Da das Gas bisher noch eine Spur Schwefelwasserstoff zurückhielt, so empfahl ich
unlängst die Kalkmilch des zweiten Reinigungsapparats ebenfalls durch eine Auflösung
von Eisenvitriol zu ersetzen, so daß nur noch zwei Kalkapparate übrig blieben.
Seitdem enthält das Gas keine Spur von Schwefelwasserstoff mehr, aber es bläut noch
das rothe Lackmuspapier; seine Flamme ist weiß und gibt keinen Rauch.In den Berliner Gasanstalten wird das mittelst Kalkmilch gereinigte
Steinkohlengas mit Eisenvitriollösung nachgereinigt; man vergleiche
polytechn.

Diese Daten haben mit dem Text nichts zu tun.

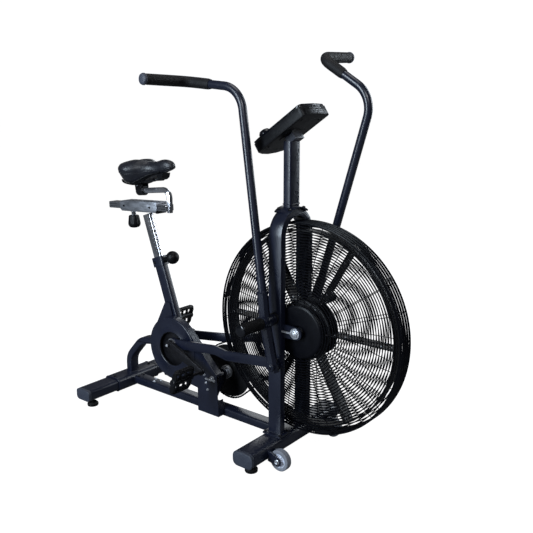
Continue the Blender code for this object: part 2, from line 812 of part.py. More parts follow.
def console_point(a, b, out):
    return CONSOLE_MIDDLE + CONSOLE_ALONG * a + Y * b + CONSOLE_OUT * out


BUTTONS = {"start_button": (-0.062, -0.022), "mode_button": (-0.062, 0.022)}
SCREEN_AT = 0.028
SCREEN_SIZE = (0.112, 0.096)


def console_housing():
    slab = prism(
        console_outline(CONSOLE_LONG, CONSOLE_WIDE), 0.030, console_point(0, 0, -0.004), CONSOLE_ALONG, Y
    )
    return rounded(slab, 0.004)


def console_face():
    """The front panel, open over the display and round each button."""
    window = [
        (a + SCREEN_AT, b) for a, b in rounded_oblong(SCREEN_SIZE[0], SCREEN_SIZE[1], 0.006, 3)
    ]
    holes = [window] + [circle(a, b, 0.009 + GAP, 20) for a, b in BUTTONS.values()]
    outline = console_outline(CONSOLE_LONG - 0.004, CONSOLE_WIDE - 0.004)
    return prism(outline, 0.007, console_point(0, 0, 0.0148), CONSOLE_ALONG, Y, holes)


def display_lens():
    outline = rounded_oblong(SCREEN_SIZE[0] - 2 * GAP, SCREEN_SIZE[1] - 2 * GAP, 0.0057, 3)
    return prism(outline, 0.004, console_point(SCREEN_AT, 0, 0.0135), CONSOLE_ALONG, Y)


def button(place):
    return cylinder(
        console_point(*place, 0.0140), console_point(*place, 0.0205), 0.009, 20, 0.0083
    )


def seat_post():
    return prism(
        rounded_oblong(0.038, 0.020, 0.0027, 2),
        POST_TO - POST_FROM,
        BRACKET + SEAT_UP * (POST_FROM + POST_TO) / 2,
        SEAT_AHEAD,
        -Y,
    )


def slide_point(a, up):
    return SLIDE_MIDDLE + SLIDE * a + SLIDE_UP * up


def slider_housing():
    outline = [(-0.0950, -0.011), (-0.0840, -0.020), (0.0990, -0.020), (0.1115, -0.011)]
    outline += [(0.1115, 0.020), (-0.0840, 0.020), (-0.0950, 0.011)]
    block = prism(outline, 0.054, slide_point(0, 0), SLIDE, SLIDE_UP)
    way = box((0.30, 0.040 + 2 * GAP, 0.025 + 2 * GAP), slide_point(0, 0), SLIDE, Y)
    return cut(block, way)


def seat_slider():
    """The sliding rail and the bent bar that rises from its front end to the saddle."""
    rail = rounded(box((0.324, 0.040, 0.025), slide_point(-0.0065, 0), SLIDE, Y), 0.002, 1)
    corners = [(BAR_X, 0, 0.760), (BAR_X, 0, 0.845), (-0.492, 0, 0.829)]
    bar = tube(bent(corners, (0.028,), 6), 0.0105)
    return joined(rail, bar)


def slider_knob():
    top = slide_point(KNOB_AT, -0.020 - GAP)
    profile = [(0, 0), (0.0085, 0), (0.0085, 0.018), (0.0190, 0.020), (0.0235, 0.026)]
    profile += [(0.0245, 0.050), (0.0200, 0.062), (0.0100, 0.066), (0, 0.0665)]
    return turned(profile, top, -SLIDE_UP, 24)


def pull_knob():
    start = BRACKET + SEAT_UP * COLLAR_AT + SEAT_AHEAD * (0.027 + GAP)
    profile = [(0, 0), (0.0105, 0), (0.0105, 0.020)]
    profile += [(r, 0.0440 - h) for h, r in arc(0, 0, 0.0247, 25, 160, 7)]
    profile.append((0, 0.0440 + 0.0247))
    return turned(profile, start, SEAT_AHEAD, 20)


def saddle_clamp():
    """The block that grips the bar, with ears up to the saddle's shell."""
    middle = Vector((-0.4745, 0, 0.8308))
    block = rounded(box((0.042, 0.040, 0.034), middle), 0.004)
    ears = box((0.050, 0.052, 0.014), middle + Vector((0, 0, 0.0215)))
    lead = Vector((-0.3265 + 0.492, 0, 0.016)).normalized()
    bore = cylinder(middle - lead * 0.05, middle + lead * 0.05, 0.0105 + GAP, 24)
    return cut(joined(block, ears), bore)


def saddle():
    """A wide rear pad that narrows to the nose. The underside is flat."""
    work = bmesh.new()
    bmesh.ops.create_uvsphere(work, u_segments=24, v_segments=18, radius=1)
    for vert in work.verts:
        t = vert.co.z
        ring = math.hypot(vert.co.x, vert.co.y)
        across = vert.co.x / ring if ring > 1e-6 else 0
        up = vert.co.y / ring if ring > 1e-6 else 0
        full = (1 - abs(t) ** 3.2) ** (1 / 3.2) if ring > 1e-6 else 0
        narrow = 1 / (1 + math.exp(7.0 * (t + 0.10)))
        wide = 0.030 + 0.071 * narrow
        crown = 0.012 * narrow * across**2
        high = 0.028 if up > 0 else 0.014 + 0.041 * narrow
        x = SADDLE_X + 0.130 * t
        y = wide * across * full
        z = 0.917 + 0.016 * max(t, 0) ** 2 + high * up * full + crown * full
        vert.co = (x, y, z)
    mesh = bpy.data.meshes.new("piece")
    work.to_mesh(mesh)
    work.free()
    return flattened(linked(mesh))


def build_frame():
    finished(main_frame(), "main_frame", NAVY)
    finished(rear_stabilizer(), "rear_stabilizer", NAVY)
    finished(front_stabilizer(), "front_stabilizer", NAVY)
    for side in (-1, 1):
        name = SIDE_NAME[side]
        finished(
            end_cap(LEG_X, side, STABILIZER_WIDE, STABILIZER_HIGH, 0.018),
            f"front_{name}_end_cap",
            GREY_PLASTIC,
        )
        finished(end_cap(REAR_X, side, REAR_WIDE, REAR_HIGH, 0.0137), f"rear_{name}_end_cap", GREY_PLASTIC)
        front_top = STABILIZER_Z - STABILIZER_HIGH / 2
        rear_top = STABILIZER_Z - REAR_HIGH / 2
        origin = (LEG_X, side * FOOT_Y, 0)
        finished(foot(LEG_X, side, front_top), f"front_{name}_foot", BLACK_PLASTIC, origin)
        origin = (REAR_X, side * FOOT_Y, 0)
        finished(foot(REAR_X, side, rear_top), f"rear_{name}_foot", BLACK_PLASTIC, origin)
        origin = (WHEEL_X, side * WHEEL_Y, WHEEL_Z)
        finished(transport_wheel(side), f"{name}_transport_wheel", WHEEL_GREY, origin)
    finished(front_fork(), "front_fork", NAVY)
    finished(console_mast(), "console_mast", NAVY)


def build_console():
    finished(console_housing(), "console_housing", BLACK_PLASTIC)
    finished(console_face(), "console_face", BLACK_PLASTIC)
    finished(display_lens(), "display_lens", SCREEN)
    for name, place in BUTTONS.items():
        finished(button(place), name, GREY_PLASTIC, console_point(*place, 0.0140))


def build_arms():
    pivot = (PIVOT_X, 0, PIVOT_Z)
    for side in (-1, 1):
        name = SIDE_NAME[side]
        finished(arm_base(side), f"{name}_arm_base", NAVY, pivot)
        finished(arm(side), f"{name}_arm", NAVY, pivot)
        finished(grip(side), f"{name}_grip", FOAM, pivot)
        finished(grip_cap(side), f"{name}_grip_cap", BLACK_PLASTIC, pivot)
        finished(pivot_axle(side), f"{name}_pivot_axle", BLACK_STEEL, pivot)
        finished(foot_peg(side), f"{name}_foot_peg", BLACK_PLASTIC, pivot)
        pin = pin_place(side)
        finished(link_rod(side), f"{name}_link_rod", NAVY, (pin[0], side * ROD_REAR_Y, pin[1]))


def build_drive():
    crank = (CRANK_X, 0, CRANK_Z)
    jack = (JACK_X, 0, JACK_Z)
    hub = (FAN_X, 0, FAN_Z)
    finished(crankshaft(), "crankshaft", BLACK_STEEL, crank)
    for side in (-1, 1):
        name = SIDE_NAME[side]
        finished(crank_arm(side), f"{name}_crank_arm", BLACK_STEEL, crank)
        x, z = pedal_place(side)
        finished(pedal(side), f"{name}_pedal", BLACK_PLASTIC, (x, side * 0.186, z))
    boss = (0.0015, 0.005, 0.020)
    ring = sprocket(CRANK_X, CRANK_Z, FIRST_CHAIN_Y, CHAINRING_RADIUS, 0.010 + GAP, 0.0015, boss)
    finished(ring, "chainring", BLACK_STEEL, crank)
    finished(jackshaft(), "jackshaft", CHROME, jack)
    bore = 0.008 + GAP
    small = sprocket(JACK_X, JACK_Z, FIRST_CHAIN_Y, SMALL_SPROCKET_RADIUS, bore, 0.0025, (0.002, 0.015, 0.013))
    finished(small, "jackshaft_small_sprocket", BLACK_STEEL, jack)
    boss = (-0.019, -0.001, 0.024)
    large = sprocket(JACK_X, JACK_Z, SECOND_CHAIN_Y, LARGE_SPROCKET_RADIUS, bore, 0.0015, boss)
    finished(large, "jackshaft_large_sprocket", BLACK_STEEL, jack)
    bore = 0.0145 + GAP
    driven = sprocket(FAN_X, FAN_Z, SECOND_CHAIN_Y, FAN_SPROCKET_RADIUS, bore, 0.0015)
    finished(driven, "fan_sprocket", BLACK_STEEL, hub)
    first = chain(
        (CRANK_X, CRANK_Z), CHAINRING_RADIUS, (JACK_X, JACK_Z), SMALL_SPROCKET_RADIUS, FIRST_CHAIN_Y
    )
    finished(first, "first_chain", BLACK_STEEL)
    second = chain(
        (JACK_X, JACK_Z), LARGE_SPROCKET_RADIUS, (FAN_X, FAN_Z), FAN_SPROCKET_RADIUS, SECOND_CHAIN_Y
    )
    finished(second, "second_chain", BLACK_STEEL)
    finished(drive_guard(), "drive_guard", NAVY)
    finished(fan_wheel(), "fan_wheel", BLACK_PAINT, hub)
    finished(fan_axle(), "fan_axle", CHROME)
    finished(grille(-1, RIGHT_PLATE_Y), "right_grille", BLACK_PAINT)
    finished(grille(1, LEFT_PLATE_Y), "left_grille", BLACK_PAINT)
    finished(cage_rim(), "cage_rim", BLACK_PAINT)


def build_seat():
    finished(seat_post(), "seat_post", CHROME, BRACKET + SEAT_UP * POST_TO)
    finished(slider_housing(), "slider_housing", SILVER, SLIDE_MIDDLE)
    finished(seat_slider(), "seat_slider", CHROME, SLIDE_MIDDLE)
    finished(slider_knob(), "slider_knob", BLACK_PLASTIC, slide_point(KNOB_AT, -0.020))
    finished(pull_knob(), "pull_knob", BLACK_PLASTIC, BRACKET + SEAT_UP * COLLAR_AT)
    tilt = (-0.4745, 0, 0.8308)
    finished(saddle_clamp(), "saddle_clamp", BLACK_STEEL, tilt)
    finished(saddle(), "saddle", VINYL, tilt)


for old in list(bpy.data.objects):
    bpy.data.objects.remove(old)
AIR_BIKE = collection_of("air_bike")
build_frame()
build_console()
build_arms()
build_drive()
build_seat()
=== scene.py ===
"""The looks of the air bike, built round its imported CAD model, in metres, +X forward and +Z up."""

import random
from math import acos, atan2, copysign, cos, exp, hypot, pi, radians, sin, sqrt, tan

import bmesh
import bpy
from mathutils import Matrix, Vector
from mathutils.bvhtree import BVHTree


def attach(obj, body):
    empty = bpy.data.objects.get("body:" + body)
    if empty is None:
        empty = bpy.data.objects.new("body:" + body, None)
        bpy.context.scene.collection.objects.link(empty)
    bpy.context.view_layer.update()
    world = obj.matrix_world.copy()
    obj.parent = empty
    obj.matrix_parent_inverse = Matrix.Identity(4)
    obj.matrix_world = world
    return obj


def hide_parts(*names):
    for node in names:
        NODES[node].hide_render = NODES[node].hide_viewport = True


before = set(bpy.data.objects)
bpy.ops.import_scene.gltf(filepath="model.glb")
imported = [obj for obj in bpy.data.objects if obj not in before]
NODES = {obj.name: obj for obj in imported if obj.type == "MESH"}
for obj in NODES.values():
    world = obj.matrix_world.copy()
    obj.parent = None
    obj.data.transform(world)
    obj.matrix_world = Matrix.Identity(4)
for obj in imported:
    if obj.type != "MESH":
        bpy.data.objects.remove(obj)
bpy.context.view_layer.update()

X = Vector((1, 0, 0))
Y = Vector((0, 1, 0))
Z = Vector((0, 0, 1))
SIDES = {-1: "right", 1: "left"}


def spoke(angle):
    """A direction in the plane of the fan and the cranks, from +X towards +Z."""
    return Vector((cos(angle), 0, sin(angle)))


# Places repeated from the CAD model
FAN = Vector((0.3005, 0, 0.444))
CRANK = Vector((-0.2805, 0, 0.256))
JACK = Vector((-0.09, 0, 0.186))
PIVOT = Vector((0.226, 0, 0.483))
BLADES = 6
BLADE_START = 60
RIM_RADIUS = 0.3466
PLATE_RADIUS = 0.087
GUARD_PLATE_Y = {-1: 0.057, 1: 0.041}
LEG_X = 0.2275
LEG_Y = 0.073
ARCH_Z = 0.745
REAR_X = -0.5805
BAR_Z = 0.056
PIN_OFFSET = {-1: (0.0238, 0.033), 1: (-0.0366, 0.0178)}
PEDAL_OFFSET = (0.182, -0.034)
WHEEL = (0.305, 0.151, 0.042)
ARM_Y = 0.132
ARM_TOP_Y = 0.112
ARM_LEAN = {-1: 9.2, 1: -17.3}
ARM_RADIUS = 0.0135
GRIP_START = 0.5
LUG = (0.0085, -0.1435)
CHAIN_OFFSET = 0.0046
CHAIN_PITCH = 0.0127
PEDAL_TILT = radians(72)
SEAT_LEAN = radians(19)
SEAT_AHEAD = spoke(SEAT_LEAN)
SEAT_UP = SEAT_AHEAD.cross(Y)
COLLAR_AT = 0.331
SLIDE_TILT = radians(2.4)
SLIDE = spoke(SLIDE_TILT)
SLIDE_UP = SLIDE.cross(Y)
SLIDE_MIDDLE = Vector((-0.482, 0, 0.7725))
KNOB_AT = -0.048
CONSOLE_MIDDLE = Vector((0.219, 0, 1.0733))
CONSOLE_TILT = radians(33.7)
CONSOLE_ALONG = spoke(CONSOLE_TILT)
CONSOLE_OUT = CONSOLE_ALONG.cross(Y)
CLAMP = Vector((-0.4745, 0, 0.8308))
SADDLE_X = -0.419

# Counts and sizes of the drawn detail
GUARD_RINGS = 29
GUARD_IN, GUARD_OUT = 0.0945, 0.344
RING_WIRE = 0.0019
SPOKES = 24
SPOKE_SHIFT = 0.25
SPOKE_WIRE = 0.0013
RIM_WIRE = 0.0032
RIM_CLIPS = 8
ARM_BEND_STEPS = 28
PEG_RIBS = 22
BEAD_STEP = 0.0022
POST_HOLES = 9
KNOB_FLUTES = 6
STITCHES = 150
PAN_ROWS, PAN_COLUMNS = 23, 13
HEX = 1.732  # a hexagon's width across flats over its corner radius


# Materials


def fill(node, values):
    """Sets a node's inputs by their names."""
    for name, value in values.items():
        node.inputs[name].default_value = value


def join(source, output, target, socket):
    """Links a node's output to another node's input."""
    target.id_data.links.new(source.outputs[output], target.inputs[socket])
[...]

Journal Bd. CVIII S.
49.
In der Gasfabrik zu Saint-Mandé (bei Paris) hat man den Eisenvitriol in
trockenem Zustande in dünnen Schichten in den
gewöhnlichen Reinigungsapparaten anzuwenden versucht; der Zweck wurde dadurch
vollständig erreicht. Der Rückstand, ein Gemenge von Schwefeleisen und
schwefelsaurem Ammoniak mit Sägemehl, läßt sich vortheilhaft als Dünger
verkaufen.
In derselben Anstalt hat man auch die feingepulverte Knochenkohle einer
Zuckerraffinerie als Reinigungsmittel anzuwenden versucht, nachdem man sie vorher
mit Schwefelsäure behandelt hatte, um den basisch phosphorsauren Kalk in saures Salz
zu verwandeln. Die Reinigung des Gases war vollkommen genügend. Der Rückstand,
welcher aus Sägemehl, schwefelsaurem und phosphorsaurem Ammoniak und schwefelsaurem
Kalk besteht, ist als ein schätzbarer Dünger unmittelbar verkäuflich. Derselbe
Versuch wurde mit bestem Erfolg in der Muster-Gasanstalt zu Grenelle (bei
Paris) wiederholt, welche die besten thönernen
Gasretorten liefert. (Moniteur industriel, 1847, No. 1202.)